Though adherents to an entrenched narrative may resist even verbal changes, But changes in the treatment of the issue and its accompanying narratives can change the nature of the conflict. After all, it is not “what” you say, that is important but “how” you say the same thing has assumed significance.
Let’s face it: So far we have done a lousy job of communicating ourselves! And we have only ourselves to blame. Communication means creating, shaping, publicizing, enhancing or changing public attitudes and perceptions.  How can entrenched narratives be changed? Stories that express hidden emotion may be a beginning. Straightaway comes the obvious question, “But is there any such thing as Kashmiri public opinion?”
If there is none, “It’s time for us to create it.”
It is also long past the time when we should have realized that half the population is under-20. And those who belong to that half of the population have seen enough politics and many battles, have experienced humiliation and have watched helplessly as their contemporaries in the other parts of country, Asia, Europe and America move forward in pursuit of their dreams. Our young also want to learn, to be educated, to have a say in their society, to assume responsibility and to play the role of honest and, upright citizens. Throughout the Kashmir Valley, young men and women are discussing these issues. They are concerned about their future and their place in a changing, globalized and highly competitive world. They possess skills and talent and are second to none but their skills and talents must be nurtured and developed. The sad truth is that many of them — and with them, their societies — have been denied their dreams because of incompetent political leadership, rampant corruption and simple greed. We cannot afford to continue losing those talents. If it does, it will sink even further into darkness than it is today. And that will be the end of us.

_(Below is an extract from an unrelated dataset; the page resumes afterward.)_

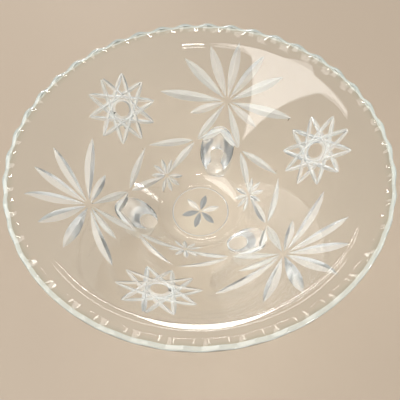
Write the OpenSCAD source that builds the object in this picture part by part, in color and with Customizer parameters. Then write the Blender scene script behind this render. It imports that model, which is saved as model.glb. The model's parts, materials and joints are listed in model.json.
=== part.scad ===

It is time for constructive dialogues in our society. It is time for the dialogues to be heard and not only heard but evaluated carefully and intelligently before being acted upon.  Let us communicate better and feel deeply heard. Opinions must be formed upon and thus debate generated.
If leaders are not yet ready to make the move, then it is our responsibility, the civil society of the area, to make them be. After all, it is our children’s future we are talking about.